As you will notice, even inside NASA and other institutions

in France (Ariane...) are making errors in there programs...

Read this:

"Although unexpected computer resets and human errors

continue to frustrate NASA/JPL scientists, both Pathfinder

and Sojourner... Current priorities involve fixing

the software bug that is causing Pathfinder to reset its

computer"

"The trouble experienced by the Mars lander "Mars Pathfinder"

is a classic example of problems caused by priority inversion

in realtime systems"

And don't forget about the french Ariane 5 rocket explosion:

http://www.youtube.com/watch?v=z-r9cYp3tTE

So, i have just updated and corrected a problem with

lockfree_mpmc, if you take a look at lockfree_mpmc.pas

inside my lockfree Parallel Queue zip file:

http://pages.videotron.com/aminer/parallelqueue/parallelqueue.htm

You will notice that i have modified the algorithm in the push()

side, and i have used a test like this:

if getlength >= fsize

then

begin

result:=false;

exit;

end;

Now i have tested my new algorithm and it is working very well.

Correctness:

To not make the correctness verification longer, i will concentrate on

the more important parts. If you take a look at the lock-free ParallelQueue

source code , inside lockfree_mpmc.pas you will read this in push side:

function TLockfree_MPMC.push(tm : tNodeQueue):boolean;//stdcall;

var lasttail,newtemp:longword;

begin

if getlength >= fsize

then

begin

result:=false;

exit;

end;

result:=true;

//newTemp:=windows.interlockedincrement(temp);

newTemp:=LockedIncLong(temp);

lastTail:=newTemp-1;

setObject(lastTail,tm);

repeat

if CAS(tail[0],lasttail,newtemp)

then

begin

exit;

end;

sleep(0);

until false;

end;

So, let's say the size of the bounded queue is 1000 , and imagine

that the threads are executing the "if getlength >= fsize " all at the

same time, and imagine that the getlength returns 999, so, the

"if getlength >= fsize" will returns false , and since we have

fSize:=(1 shl aPower) - margin , with a margin of 1000

(margin must be >= to the number of cores) , there will be no

problem(overflow..)...

Now in the pop side, you will read this:

function TLockfree_MPMC.pop(var obj:tNodeQueue):boolean;

var lastHead : longword;

begin

repeat

lastHead:=head[0];

if tail[0]<>head[0]

then

begin

obj:=getObject(lastHead);

if CAS(head[0],lasthead,lasthead+1)

then

begin

result:=true;

exit;

end;

end

else

begin

result:=false;

exit;

end;

until false;

end;

So, as you have noticed, there is a test like this:

if CAS(head[0],lasthead,lasthead+1) , and this test

avoids something like the ABA problem, cause if head

have changed , the CAS() will fail.

I have updated my Threadpool engine with the new lockfree_mpmc,

please download my other modules that use lockfree_mpmc.

Sincerely

Amine Moulay Ramdane.

Link Copied

- Mark as New
- Bookmark
- Subscribe
- Mute
- Subscribe to RSS Feed
- Permalink
- Email to a Friend
- Report Inappropriate Content

Correctness:

To not make the correctness verification longer, i will concentrate on

the more important parts.
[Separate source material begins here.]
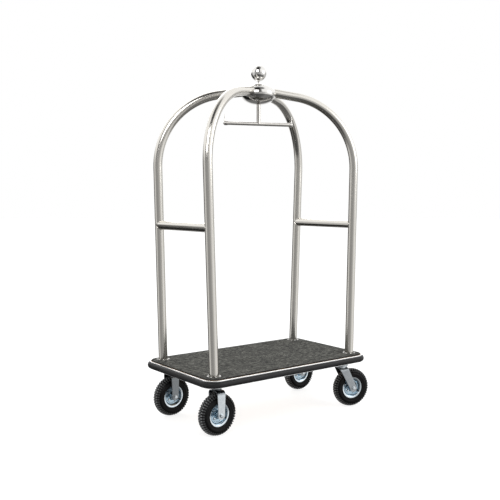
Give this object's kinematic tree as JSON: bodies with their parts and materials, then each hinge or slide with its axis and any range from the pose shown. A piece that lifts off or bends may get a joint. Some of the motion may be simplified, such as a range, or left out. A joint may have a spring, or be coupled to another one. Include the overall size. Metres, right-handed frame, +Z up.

If you take a look at the lock-free ParallelQueue

source code , inside lockfree_mpmc.pas you will read this in push side:

The proof looks rather weak.

The queue passed your "verification", and then you were pointed to some serious problem. Then you fixed it, and they queue passed your "verification" again. Then you were pointed to other serious problem. You fixed it again, and they queue passed your "verification" again. And now you find one more problem, and assert that this time it should be correct... It brings your "verification" process into question...

- Mark as New
- Bookmark
- Subscribe
- Mute
- Subscribe to RSS Feed
- Permalink
- Email to a Friend
- Report Inappropriate Content

Hello,

Dmitry Vyukov the prince Jedi is coming back ..

Let me tell you that I have reasonned about the algorithm

and used logic and i have looked at itfrom different sides/perspectives

and i can tell you that it's working.

I invite you to look at the source code Dmitry and you

willsee that am not wrong..

Both the SPMC and MPMC are working now, look at them yourself.

Sincerely

Amine Moulay Ramdane

- Mark as New
- Bookmark
- Subscribe
- Mute
- Subscribe to RSS Feed
- Permalink
- Email to a Friend
- Report Inappropriate Content

>The queue passed your "verification", and then you were pointed to some serious problem. Then you fixed

> [...]

That was with the SPMC, i have corrected the problem with SPMC and it's working

well.

Now look at the MPMC it's working well, and invite you to verify ityourself.

Regards,

Amine.

- Mark as New
- Bookmark
- Subscribe
- Mute
- Subscribe to RSS Feed
- Permalink
- Email to a Friend
- Report Inappropriate Content

Hello again,

And of course i am usinglockfree ParallelQueue

insidemy threadpool enginethat is using work-stealingand

a lockfree queue for each worker..

Now if you want to reduce even more the contention, you can

for exemple 'batch' the reads...

I have even tested itagainst the locked version,

and it scores far better thanthe locked version.

It's one of the best algorithm and i tell you that it's useful Dmitry :)

Regards,

Amine Moulay Ramdane.

- Mark as New
- Bookmark
- Subscribe
- Mute
- Subscribe to RSS Feed
- Permalink
- Email to a Friend
- Report Inappropriate Content

*Dmitry Vyukov the prince Jedi is coming back ..*

Let me tell you that I have reasonned about the algorithm

and used logic and i have looked at itfrom different sides/perspectives

and i can tell you that it's working.

I invite you to look at the source code Dmitry and you

willsee that am not wrong..

Let me tell you that I have reasonned about the algorithm

and used logic and i have looked at itfrom different sides/perspectives

and i can tell you that it's working.

I invite you to look at the source code Dmitry and you

willsee that am not wrong..

function TLockfree_MPMC.getLength:longword;

begin

if tail[0] < head[0]

then result:= (High(longword)-head[0])+(1+tail[0])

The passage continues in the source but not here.